The Golden Rule (Hudson's Theorem): The paper relies on a famous rule: If a quantum state is perfectly smooth and Gaussian (bell-shaped), its map is always positive. But if the state gets "weird" (non-Gaussian), the map must have negative spots.
The Experiment: Stretching the Universe
The authors simulated the universe during inflation, but they didn't just look at the "slow and steady" expansion (Slow Roll). They looked at a more chaotic, fast-expanding phase called Ultra-Slow Roll (USR).
They used a method called the Effective Field Theory (EFT) to track the quantum state of these fluctuations as they grew.
The Analogy: The Trampoline and the Mirror
Imagine the quantum fluctuations are a ball bouncing on a trampoline.
- Standard View: As the trampoline stretches (inflation), the ball gets squished into a long, thin line. Physicists thought this "squeezing" made the ball act like a classical particle.
- This Paper's View: The authors realized that because the universe's expansion isn't perfectly smooth (it has "kinks" and non-linearities), the ball doesn't just stretch; it starts to bounce off invisible walls.
In their math, these "walls" are boundaries where the quantum wave must vanish. When a wave hits a wall, it reflects. The original wave and the reflected wave crash into each other, creating a standing wave pattern.
The Discovery: Interference Fringes and "Negative" Spots
When they looked at the "Wigner X-ray" of these fluctuations, they found something shocking:
- Interference Fringes: Instead of a smooth hill, the map looked like a zebra crossing or a barcode. There were alternating stripes of positive and negative values.
- The "Boomerang" Shape: The shape of the probability cloud wasn't an ellipse (like a stretched balloon); it bent into a boomerang shape.
- Growing Negativity: As time went on (as the universe expanded more), these negative spots didn't disappear. In fact, they grew stronger.
What does this mean?
Those negative spots are the "quantum fingerprints." They prove that the fluctuations are still in a superposition (existing in multiple states at once) and are interfering with themselves. They have not turned into classical rocks.
Why This Matters: The "Squeezing" Myth
For a long time, physicists believed that squeezing (stretching the quantum state until it looks thin) was enough to make things classical.
- The Paper's Verdict: Squeezing is like stretching a rubber band. It makes the band thin, but it doesn't stop the rubber from being rubber. You can still see the quantum "fuzz" if you look closely enough.
- The Takeaway: The universe didn't "wake up" and become classical just because it got big. It might still be holding onto its quantum nature, especially in the chaotic, fast-expanding phases of the early universe.
The Future: Hunting for Quantum Ghosts
The authors suggest that this is great news for cosmology.
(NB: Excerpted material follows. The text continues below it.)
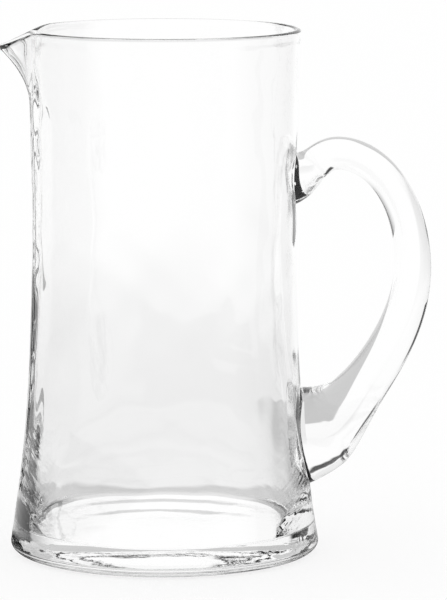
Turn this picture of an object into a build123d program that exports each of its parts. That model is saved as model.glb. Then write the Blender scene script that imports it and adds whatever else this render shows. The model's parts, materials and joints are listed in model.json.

If the universe is still quantum, we might be able to find evidence of it in the Cosmic Microwave Background (CMB)—the afterglow of the Big Bang.
- The Search: We need to look for specific patterns (like the "zebra stripes" in the math) in the distribution of galaxies or black holes.
- The Hope: Instead of thinking, "Oh no, the quantum effects are gone forever," we can say, "The quantum effects are still there, hiding in the negative spots of the Wigner function, waiting to be found!"
Summary in One Sentence
This paper shows that the seeds of our universe didn't lose their quantum magic when they grew up; they are still interfering with themselves like waves, and we might be able to see those "quantum ghosts" in the stars today.